Furthermore, organic growth may face limitations in terms of resources and the ability to meet growing customer demands. As a company expands organically, it may struggle to allocate sufficient resources and scale operations accordingly.

Overall, organic growth provides companies with the opportunity for sustainable and controlled expansion, allowing them to stay true to their vision. However, it is important to carefully consider the potential drawbacks and assess whether a combination of organic and inorganic growth strategies may be more suitable for achieving long-term success.
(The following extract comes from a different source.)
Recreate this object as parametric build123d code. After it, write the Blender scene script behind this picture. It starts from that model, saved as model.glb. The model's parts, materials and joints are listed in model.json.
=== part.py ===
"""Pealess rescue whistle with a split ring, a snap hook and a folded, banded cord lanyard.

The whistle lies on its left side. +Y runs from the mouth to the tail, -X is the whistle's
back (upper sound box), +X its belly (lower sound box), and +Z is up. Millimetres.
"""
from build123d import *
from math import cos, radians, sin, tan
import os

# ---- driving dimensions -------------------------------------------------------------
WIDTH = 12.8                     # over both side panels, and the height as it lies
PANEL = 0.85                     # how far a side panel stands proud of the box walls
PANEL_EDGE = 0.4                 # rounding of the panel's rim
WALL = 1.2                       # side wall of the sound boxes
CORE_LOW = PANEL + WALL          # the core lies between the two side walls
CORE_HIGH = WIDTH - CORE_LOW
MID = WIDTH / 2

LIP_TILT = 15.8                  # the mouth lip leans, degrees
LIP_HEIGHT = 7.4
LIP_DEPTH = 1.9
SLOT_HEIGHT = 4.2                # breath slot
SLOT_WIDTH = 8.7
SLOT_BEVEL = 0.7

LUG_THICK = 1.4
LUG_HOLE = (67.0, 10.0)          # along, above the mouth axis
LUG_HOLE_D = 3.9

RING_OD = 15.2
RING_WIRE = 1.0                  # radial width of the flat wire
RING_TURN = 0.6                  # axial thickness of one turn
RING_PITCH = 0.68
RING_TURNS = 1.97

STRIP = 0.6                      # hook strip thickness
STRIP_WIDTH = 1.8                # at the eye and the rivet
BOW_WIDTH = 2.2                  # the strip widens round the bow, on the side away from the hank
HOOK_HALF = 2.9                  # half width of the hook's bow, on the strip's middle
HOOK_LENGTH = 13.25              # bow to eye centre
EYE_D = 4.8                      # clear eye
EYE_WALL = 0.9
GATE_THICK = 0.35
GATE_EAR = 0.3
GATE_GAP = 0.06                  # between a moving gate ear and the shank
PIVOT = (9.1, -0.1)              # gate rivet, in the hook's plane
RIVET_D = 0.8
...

Pros and Cons of Inorganic Growth

Inorganic growth in business offers several benefits that enable companies to achieve their goals more rapidly and gain a competitive edge in the market. Let’s explore the advantages of inorganic growth:

  • Faster growth: Inorganic growth allows for faster market share expansion compared to organic growth methods. By leveraging mergers, acquisitions, and partnerships, companies can quickly increase their presence in new markets and reach a larger customer base.
  • Expanded opportunities: Inorganic growth provides immediate access to new partnerships, clients, and resources that may have taken years to build organically. This opens up new avenues for growth and innovation.
  • Competitive edge: Through strategic acquisitions or mergers, businesses can gain a competitive advantage over their rivals. Integration of complementary strengths and resources enhances their market position and strengthens their ability to capture market share.
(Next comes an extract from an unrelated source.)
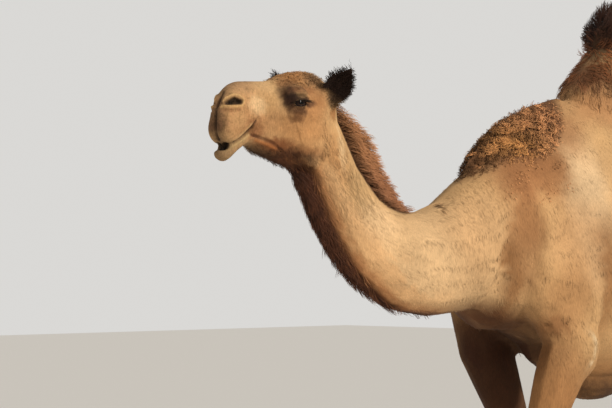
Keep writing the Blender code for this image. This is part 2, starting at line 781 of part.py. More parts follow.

However, it is important to acknowledge the challenges associated with inorganic growth:

  • Integration and restructuring: Merging different organizational cultures and work processes after an acquisition can be complex and time-consuming. Effective management and strategic planning are vital to ensure a smooth transition and maximize the benefits of the inorganic growth strategy.
  • Potential loss of autonomy: Acquiring or merging with another company may result in a loss of autonomy and decision-making control for the acquiring entity. This can pose challenges in maintaining the original company’s identity and aligning goals and objectives.
  • Significant upfront costs: Inorganic growth strategies often involve substantial upfront investments, including the cost of acquisitions, integration expenses, and restructuring. Companies need to carefully evaluate the financial implications and ensure a return on investment.

To overcome these challenges and reap the benefits of inorganic growth, businesses must adopt effective management strategies, prioritize cultural integration, and conduct thorough due diligence before pursuing any external growth opportunities.

Conclusion

Understanding the dynamics of business growth is essential for long-term success. Both organic and inorganic growth strategies offer unique advantages and challenges. Organic growth, driven by internal factors such as increased sales and product development, provides sustainability and control over the company’s trajectory. On the other hand, inorganic growth, achieved through mergers, acquisitions, and partnerships, offers faster expansion and increased market presence.
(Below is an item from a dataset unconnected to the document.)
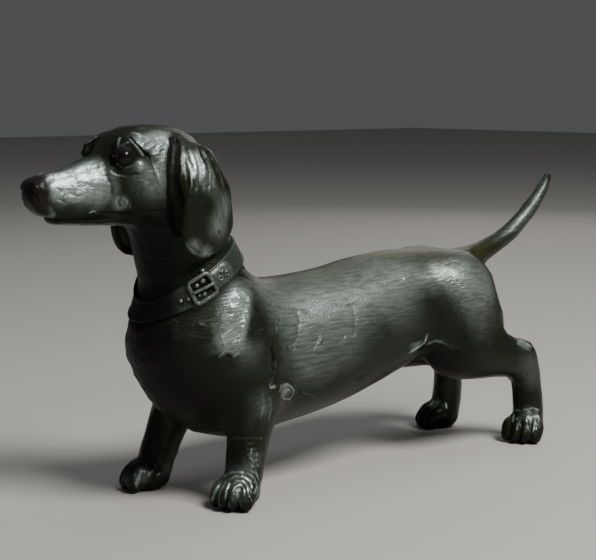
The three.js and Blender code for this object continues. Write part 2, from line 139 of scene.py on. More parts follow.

The choice between organic and inorganic growth depends on various factors, including the company’s goals, market conditions, and risk tolerance. While organic growth allows for gradual and sustainable development, inorganic growth enables companies to quickly enter new markets and leverage the strengths of existing entities.

To achieve optimal business development, a balanced approach that combines both organic and inorganic growth strategies can be highly effective. This allows businesses to benefit from the advantages of both methods, mitigating the limitations and risks associated with each. By understanding the dynamics of organic and inorganic growth, business owners can make informed decisions that align with their specific circumstances and maximize their chances of long-term success.